Eu ainda tenho plano de saúde e alguns auxílios — sei que não é comum. Então reconheço que tive sorte. É uma abertura da empresa, e sou grato. Mas também sei que é exceção. A maioria das empresas não faz essa ponte entre CLT e PJ: simplesmente te joga de um lado para o outro.
Você se arrepende da mudança?
Não — de jeito nenhum. Eu gosto do que faço e da posição que conquistei. Ser PJ não é o problema — o problema é o sistema que trata isso como se fosse informalidade disfarçada. O modelo pode ser positivo se houver responsabilidade dos dois lados. O que me incomoda é a diferença entre o discurso e a realidade.
E como você concilia com a vida pessoal?
Tento com equilíbrio — ou tentando. Tenho o costume de fechar o computador quando chego em casa, mas nem sempre consigo. Às vezes, estou respondendo e-mails enquanto vejo um desenho que os meus filhos fizeram pra mim. É bonito, mas é um lembrete do que falta.
Você acredita que esse é o futuro do trabalho?
Acho que sim. E acho que não é ruim — o problema é a falta de preparo das empresas para isso. O modelo PJ não é vilão. É a resposta ao mundo de hoje. Só que, se não vier acompanhado de respeito, vira disfarce de liberdade. E ninguém aguenta fingir que é livre quando, no fundo, continua preso a um sistema.

Foto: Larissa Pereira/AGEMT
A política por trás da pejotização
O caso dos irmãos Amaral sintetiza um país dividido entre a promessa de autonomia e o desejo de segurança. Diego, o coordenador que virou empresa, tenta equilibrar a carreira com a vida de pai ausente durante a semana. Marcelo, o servidor estável, observa o movimento de fora, convencido de que a “liberdade” vendida pelo mercado tem preço alto.
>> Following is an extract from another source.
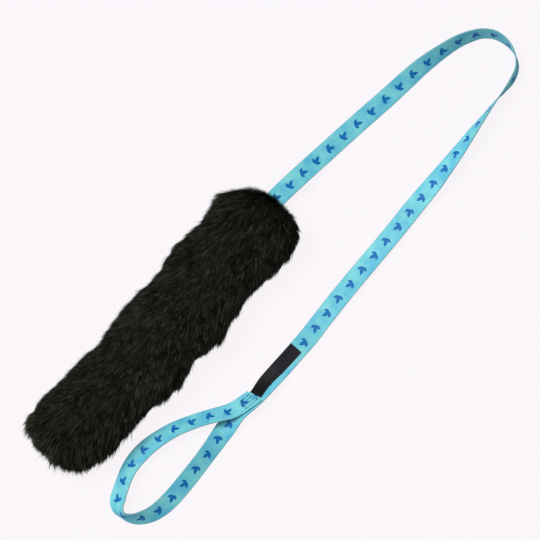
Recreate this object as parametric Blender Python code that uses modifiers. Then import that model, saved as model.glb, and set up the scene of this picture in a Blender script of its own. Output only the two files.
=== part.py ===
# Sheepskin tug toy for a dog: a strip of wool-on hide folded round a webbing core,
# on a long webbing lead that ends in a sewn hand loop with a woven label.
# Metres, +Z up. +X runs along the tug from its tail to the mouth where the strap
# comes out, +Y is the tug's left, and the toy lies on the plane z = 0.
# The origin is on the flat that the tug rests on, halfway along it.

import math

import bmesh
import bpy
from mathutils import Vector

# The strap's routes below are in millimetres, and this is their unit in metres
ROUTE_UNIT = 0.001

# Webbing
WEBBING_WIDTH = 0.020
WEBBING_THICK = 0.0015
WEBBING_EDGE = 0.0004
SEWN_GAP = 0.0003
FLOOR_GAP = 0.0002

# Sheepskin
TUG_LENGTH = 0.346
FLEECE_WIDTH = 0.0902
FLEECE_TOP = 0.0245
HIDE_HEIGHT = 0.019
REST_CUT = 0.0005
NOSE_OVERRUN = 0.004
HIDE_THICK = 0.002
HIDE_MARGIN = 0.0018
SEAM_ALLOWANCE = 0.0140
HIDE_SLOPE = 0.0045
STRAP_SIDE = 0.0075
TAIL_WOOL = 0.012
SKIN_GAP = 0.0003

# Threads
HIDE_THREAD = 0.0007
STRAP_THREAD = 0.0006
HIDE_STITCH = 0.0068
STRAP_STITCH = 0.0026
STITCH_RISE = 0.00015
SEAM_INSET = 0.0045
SEAM_END = 0.005
TACK_ROWS = 3
TACK_PITCH = 0.0055
TACK_SIDE = 0.0028

# Hinges in the strap
FLEX_RADIUS = WEBBING_THICK / 2
FLEX_GAP = 0.00025

# Label and the sewn overlap of the hand loop
LABEL_LENGTH = 0.0635
LABEL_WIDTH = 0.0142
LABEL_THICK = 0.0006
LABEL_EDGE = 0.00015
LABEL_START = 0.0065
LABEL_SIDE = 0.0025
LABEL_TO_CUT = 0.0015
LABEL_HEM = 0.0018
OVERLAP = 0.0165
OVERLAP_SIDE_CUT = 0.0012
OVERLAP_SIDE_FOLD = 0.0028
TACK_LINES = 4
TACK_INSET = 0.0018
TACK_MARGIN = 0.0031

# Places that follow from the sizes above
MOUTH = TUG_LENGTH / 2
FLEX_STEP = FLEX_RADIUS + FLEX_GAP
PIVOT = Vector((MOUTH + FLEX_STEP, STRAP_SIDE, HIDE_HEIGHT))
LAY_HEIGHT = FLOOR_GAP + WEBBING_THICK / 2
LAYER = WEBBING_THICK + SEWN_GAP
CUT_END = LABEL_START + LABEL_LENGTH + LABEL_TO_CUT

# The fleece's rings: share of its length from the tail, its left and right edges as shares
# of the half width, height share
FLEECE_RINGS = (
    (0.000, 0.38, -0.34, 0.42),
    (0.010, 0.62, -0.53, 0.60),
    (0.026, 0.80, -0.67, 0.78),
    (0.050, 0.90, -0.82, 0.90),
    (0.083, 0.94, -0.99, 0.96),
    (0.125, 0.96, -1.06, 1.00),
    (0.170, 0.94, -1.05, 0.99),
    (0.215, 0.91, -1.03, 1.01),
    (0.260, 0.91, -1.01, 1.00),
    (0.305, 0.90, -1.02, 1.02),
    (0.350, 0.91, -1.09, 1.03),
    (0.395, 0.93, -1.13, 1.04),
    (0.440, 0.96, -1.10, 1.02),
    (0.485, 1.00, -1.06, 1.01),
    (0.530, 1.02, -1.05, 1.03),
    (0.575, 1.00, -1.08, 1.02),
    (0.620, 0.95, -1.06, 0.98),
    (0.660, 1.03, -1.00, 1.00),
    (0.700, 1.13, -0.95, 1.04),
    (0.745, 1.08, -0.91, 1.03),
    (0.790, 1.04, -0.90, 1.01),
    (0.835, 1.07, -0.98, 1.04),
    (0.880, 1.17, -0.96, 1.05),
    (0.920, 1.11, -0.95, 1.01),
    (0.950, 0.98, -0.86, 0.93),
    (0.972, 0.78, -0.74, 0.84),
    (1.000, 0.50, -0.54, 0.64),
)
RING_POINTS = 16
RING_POWER = 0.82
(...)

Nos últimos anos, o Brasil viveu uma reconfiguração das relações de trabalho. A reforma trabalhista de 2017, durante o governo Michel Temer, flexibilizou regras de contratação e abriu espaço para acordos individuais. Desde então, o número de profissionais que atuam como pessoa jurídica (PJ) ou autônomos formais cresceu de modo acelerado.
Segundo dados da PNAD Contínua (IBGE, 2024), cerca de 13,2 milhões de brasileiros trabalham por conta própria com CNPJ — o maior número da série histórica. Já o Dieese aponta que, em dez anos, houve um aumento de mais de 60%nas contratações sem vínculo formal direto, especialmente em áreas administrativas, tecnológicas e de serviços.
Essa transição foi apresentada como sinal de “modernização” e “liberdade”. Para muitos, inclusive Diego, ela de fato oferece vantagens: remunerações mais altas, poder de negociação e prestígio profissional. Mas, na prática, também impõe custos pessoais — responsabilidade por encargos, incerteza e ausência de limites claros entre o trabalho e a vida.
“O bom de ser PJ é poder trabalhar a hora que quiser”, ele diz, rindo. “O problema é que eu trabalho o tempo todo.”
Entre a liberdade prometida e o controle disfarçado, Diego aprendeu a negociar — não apenas contratos, mas também a própria ideia de sucesso.